**Task description**: For every line in the data below that contains "with", copy the line.

* START Supplied data *

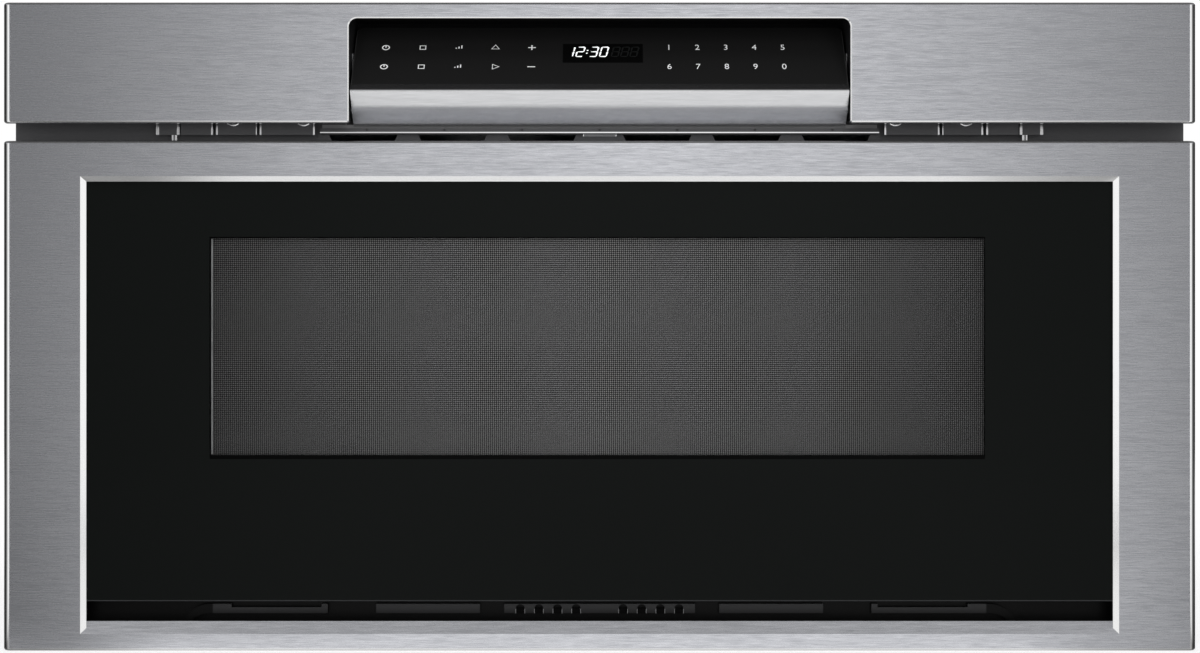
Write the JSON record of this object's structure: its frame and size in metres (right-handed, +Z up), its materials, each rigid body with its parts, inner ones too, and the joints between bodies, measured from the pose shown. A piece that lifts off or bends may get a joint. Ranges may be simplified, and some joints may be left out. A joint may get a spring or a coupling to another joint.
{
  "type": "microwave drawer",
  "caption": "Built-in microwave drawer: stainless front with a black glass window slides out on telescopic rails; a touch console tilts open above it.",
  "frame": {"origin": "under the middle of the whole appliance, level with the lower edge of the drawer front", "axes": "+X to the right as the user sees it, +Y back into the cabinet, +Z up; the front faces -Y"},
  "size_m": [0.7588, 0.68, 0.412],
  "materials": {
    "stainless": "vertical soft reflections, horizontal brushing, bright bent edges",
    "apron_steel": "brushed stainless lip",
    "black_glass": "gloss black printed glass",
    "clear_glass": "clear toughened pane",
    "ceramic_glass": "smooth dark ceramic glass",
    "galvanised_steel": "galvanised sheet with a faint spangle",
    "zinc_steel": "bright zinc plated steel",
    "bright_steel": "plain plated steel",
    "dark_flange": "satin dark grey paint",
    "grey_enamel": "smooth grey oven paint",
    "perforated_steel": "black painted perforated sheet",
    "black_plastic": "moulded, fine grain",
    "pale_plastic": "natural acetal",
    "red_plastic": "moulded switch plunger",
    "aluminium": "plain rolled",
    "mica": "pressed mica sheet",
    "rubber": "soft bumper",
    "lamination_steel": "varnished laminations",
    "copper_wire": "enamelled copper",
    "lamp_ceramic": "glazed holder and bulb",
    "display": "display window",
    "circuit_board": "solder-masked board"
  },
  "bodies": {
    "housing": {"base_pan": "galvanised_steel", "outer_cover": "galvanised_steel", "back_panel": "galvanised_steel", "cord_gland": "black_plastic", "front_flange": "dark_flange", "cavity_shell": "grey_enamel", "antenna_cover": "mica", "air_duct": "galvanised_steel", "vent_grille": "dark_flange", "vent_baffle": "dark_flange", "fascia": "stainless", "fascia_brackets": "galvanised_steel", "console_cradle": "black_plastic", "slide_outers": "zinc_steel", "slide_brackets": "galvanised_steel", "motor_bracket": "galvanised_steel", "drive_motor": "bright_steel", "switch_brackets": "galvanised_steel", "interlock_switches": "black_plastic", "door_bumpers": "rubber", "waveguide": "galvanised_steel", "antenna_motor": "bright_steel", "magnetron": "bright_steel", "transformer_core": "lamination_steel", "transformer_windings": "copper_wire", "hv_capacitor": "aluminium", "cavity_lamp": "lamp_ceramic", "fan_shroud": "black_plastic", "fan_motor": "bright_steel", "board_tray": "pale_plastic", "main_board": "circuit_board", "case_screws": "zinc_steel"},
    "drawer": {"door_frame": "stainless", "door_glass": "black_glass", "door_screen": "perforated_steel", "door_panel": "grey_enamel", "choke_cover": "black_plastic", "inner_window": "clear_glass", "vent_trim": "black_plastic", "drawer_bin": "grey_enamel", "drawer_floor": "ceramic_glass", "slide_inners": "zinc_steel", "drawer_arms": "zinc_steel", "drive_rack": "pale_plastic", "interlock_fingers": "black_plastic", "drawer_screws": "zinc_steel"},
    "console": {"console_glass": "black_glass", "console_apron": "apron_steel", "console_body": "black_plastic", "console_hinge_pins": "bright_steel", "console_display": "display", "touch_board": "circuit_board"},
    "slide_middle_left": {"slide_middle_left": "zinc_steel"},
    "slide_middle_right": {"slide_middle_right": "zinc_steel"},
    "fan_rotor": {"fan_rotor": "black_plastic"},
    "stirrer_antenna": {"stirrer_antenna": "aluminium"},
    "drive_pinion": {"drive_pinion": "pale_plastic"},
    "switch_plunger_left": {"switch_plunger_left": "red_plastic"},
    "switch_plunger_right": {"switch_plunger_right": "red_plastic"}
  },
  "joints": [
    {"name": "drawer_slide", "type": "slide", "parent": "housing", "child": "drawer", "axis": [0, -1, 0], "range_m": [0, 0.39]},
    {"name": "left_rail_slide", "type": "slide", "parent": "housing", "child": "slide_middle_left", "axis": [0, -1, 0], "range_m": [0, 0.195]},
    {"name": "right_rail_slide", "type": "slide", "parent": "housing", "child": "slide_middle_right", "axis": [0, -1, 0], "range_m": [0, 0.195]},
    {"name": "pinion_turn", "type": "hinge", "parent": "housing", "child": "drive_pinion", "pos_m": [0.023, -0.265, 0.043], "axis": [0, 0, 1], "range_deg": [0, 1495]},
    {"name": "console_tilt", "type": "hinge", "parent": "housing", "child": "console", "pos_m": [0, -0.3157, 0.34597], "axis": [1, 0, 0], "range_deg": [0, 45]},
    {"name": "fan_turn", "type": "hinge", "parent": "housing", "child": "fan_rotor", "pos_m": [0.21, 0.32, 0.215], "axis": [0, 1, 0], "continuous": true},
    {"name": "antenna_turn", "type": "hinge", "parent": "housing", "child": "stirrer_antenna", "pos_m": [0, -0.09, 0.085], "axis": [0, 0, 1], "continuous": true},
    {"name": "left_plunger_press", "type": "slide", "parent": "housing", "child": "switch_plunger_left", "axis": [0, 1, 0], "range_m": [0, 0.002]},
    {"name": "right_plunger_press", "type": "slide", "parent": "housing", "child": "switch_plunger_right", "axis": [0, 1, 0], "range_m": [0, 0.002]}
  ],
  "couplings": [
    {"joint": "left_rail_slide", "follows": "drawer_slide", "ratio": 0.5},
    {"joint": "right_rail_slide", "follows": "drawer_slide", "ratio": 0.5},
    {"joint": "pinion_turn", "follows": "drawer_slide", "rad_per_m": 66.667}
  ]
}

* END Supplied data *

**Expected output**:
Write the JSON record of this object's structure: its frame and size in metres (right-handed, +Z up), its materials, each rigid body with its parts, inner ones too, and the joints between bodies, measured from the pose shown. A piece that lifts off or bends may get a joint. Ranges may be simplified, and some joints may be left out. A joint may get a spring or a coupling to another joint.
  "caption": "Built-in microwave drawer: stainless front with a black glass window slides out on telescopic rails; a touch console tilts open above it.",
  "frame": {"origin": "under the middle of the whole appliance, level with the lower edge of the drawer front", "axes": "+X to the right as the user sees it, +Y back into the cabinet, +Z up; the front faces -Y"},
    "galvanised_steel": "galvanised sheet with a faint spangle",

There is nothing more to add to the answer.